Ask who gets the benefit?
Demand requirement
a SH cannot bring suit unless SH made a demand on the corp and they wrongfully refused, or demand would be futile.
P has burden to show board has familial or financial COI, or, P has burden to show board doesn’t have BJR.
SLC in DE
1) Was the board independent and acting in good faith (w/ basis for supporting its decisions) to dismiss the suit.
2) Then court should determine, applying its own independent business judgment, whether corp’s motion to dismiss should be granted.
SLC Auerbach rule (CA, NY, and others)
Was independent
Conducted an adequate investigation and
Followed proper and complete procedures in reaching a decision to dismiss a case
If yes, then BJR applies and case dismissed w/o court’s independent evaluation of substance of SLC’s decision
Requirements for shares of corporations
One class of shares must have economic rights. one calss of shares must have voting rights. They are often the same class
Define freeze out
a benefit conferred to majority SH at the expense to minority SH
MA approach to determining freeze out is actionable
1) Majority SH must show legitimate business purpose for “freeze out” actions.

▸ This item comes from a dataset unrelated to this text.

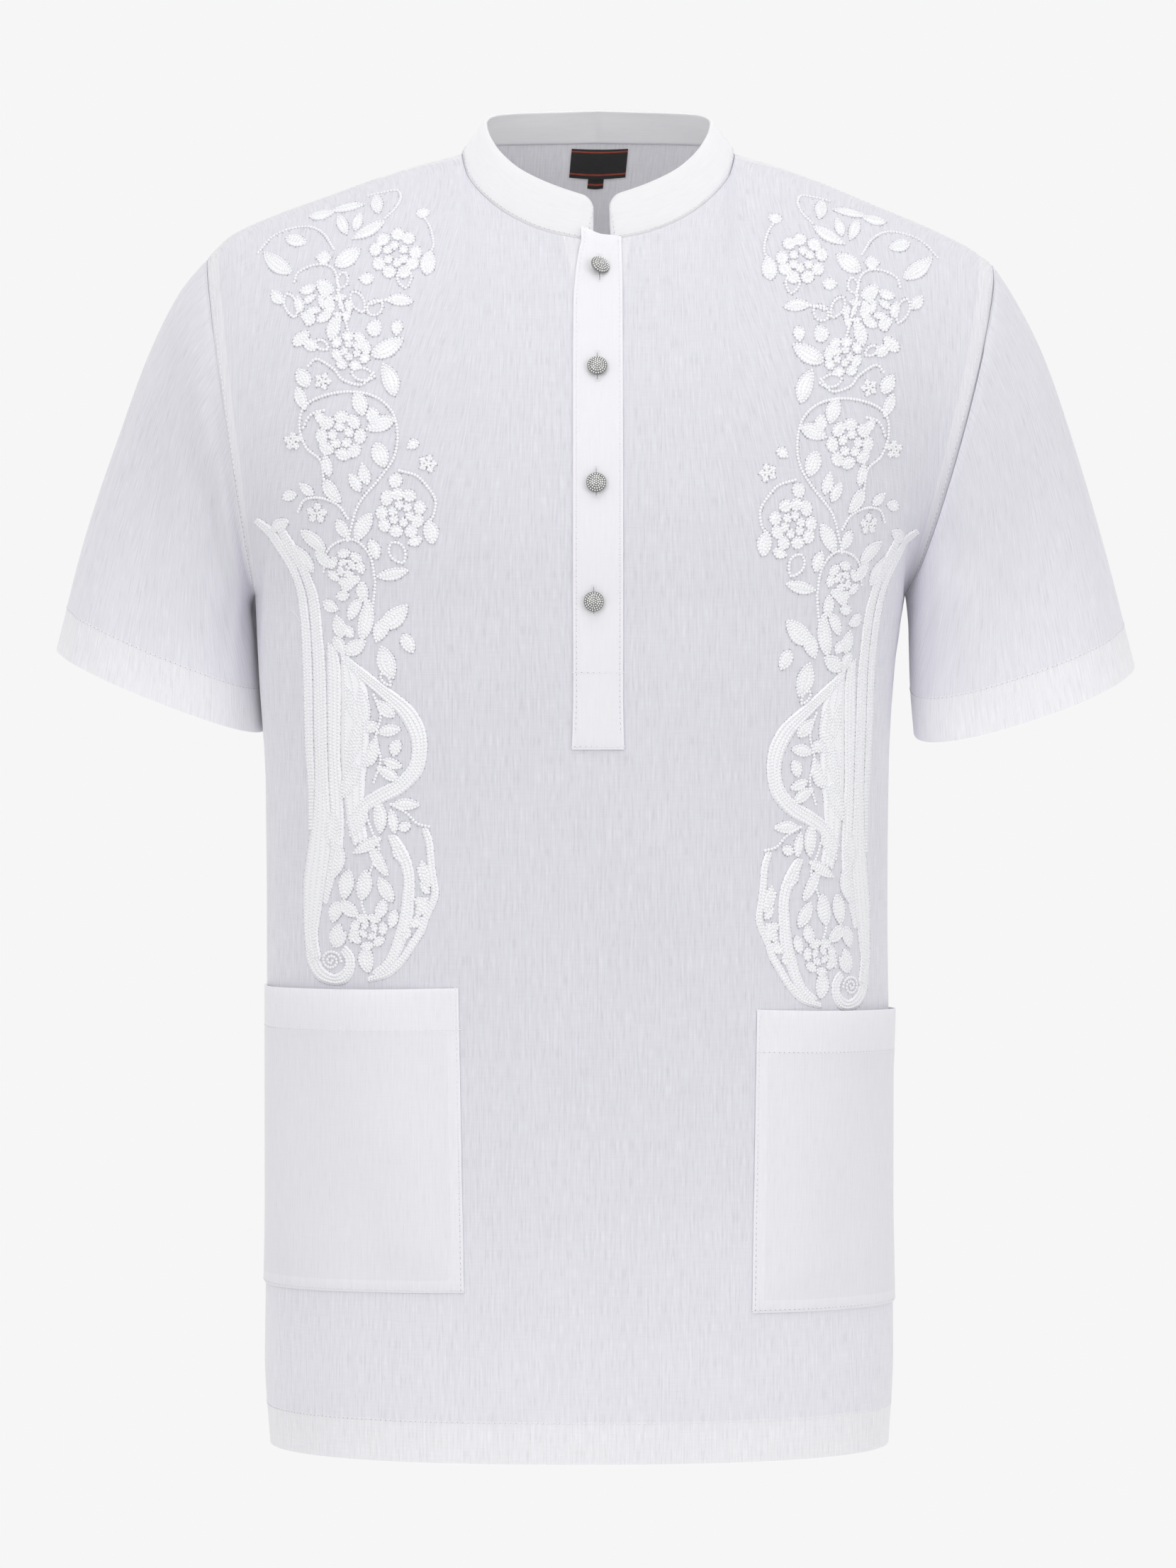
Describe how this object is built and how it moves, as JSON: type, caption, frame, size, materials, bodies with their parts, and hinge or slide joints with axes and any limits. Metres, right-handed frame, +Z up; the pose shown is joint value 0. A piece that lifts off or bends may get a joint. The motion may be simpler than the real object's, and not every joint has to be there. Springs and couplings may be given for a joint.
{
  "type": "men's short fatua tunic",
  "caption": "Light cotton tunic with a stand band collar, a half placket with domed buttons, short sleeves and hip pockets, held in its worn shape with nobody in it.",
  "frame": {"origin": "midway between the two neck points, where the shoulder seams meet the collar, on the wearer's shoulders", "axes": "+Z up along the wearer's spine, -Y towards the front of the tunic, +X towards the wearer's left"},
  "size_m": [0.631, 0.2744, 0.778],
  "materials": {
    "cotton_ply": "matt, thin and slightly sheer, with fine upright slubs",
    "cotton_band": "matt, doubled cloth",
    "cotton_pocket": "matt, thin cloth over cloth",
    "silver_metal": "silver, pebbled with small raised dots",
    "woven_label": "black satin weave with plain rust bands"
  },
  "bodies": {
    "root": {"front": "cotton_ply", "back": "cotton_ply", "sleeve_left": "cotton_ply", "sleeve_right": "cotton_ply", "collar": "cotton_band", "placket_over": "cotton_band", "placket_under": "cotton_band", "pocket_left": "cotton_pocket", "pocket_right": "cotton_pocket", "button_1": "silver_metal", "button_2": "silver_metal", "button_3": "silver_metal", "button_4": "silver_metal", "neck_label": "woven_label", "size_tab": "woven_label"}
  },
  "joints": []
}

2) Minority SH can show same legitimate objective could have been achieved through an alternative course of action less harmful to minority SHs.
3) Courts weigh majority SH legitimate business purposes v. practicability of minority SH less harmful alternative.
DE approach to determining freeze out is actionable
fiduciary DoL of controlling group prohibits them from taking the bulk of ownership benefits at expense of minority SHs + they must act in good faith & have a business reason for actions
Dissolution
only available for closely held corporations.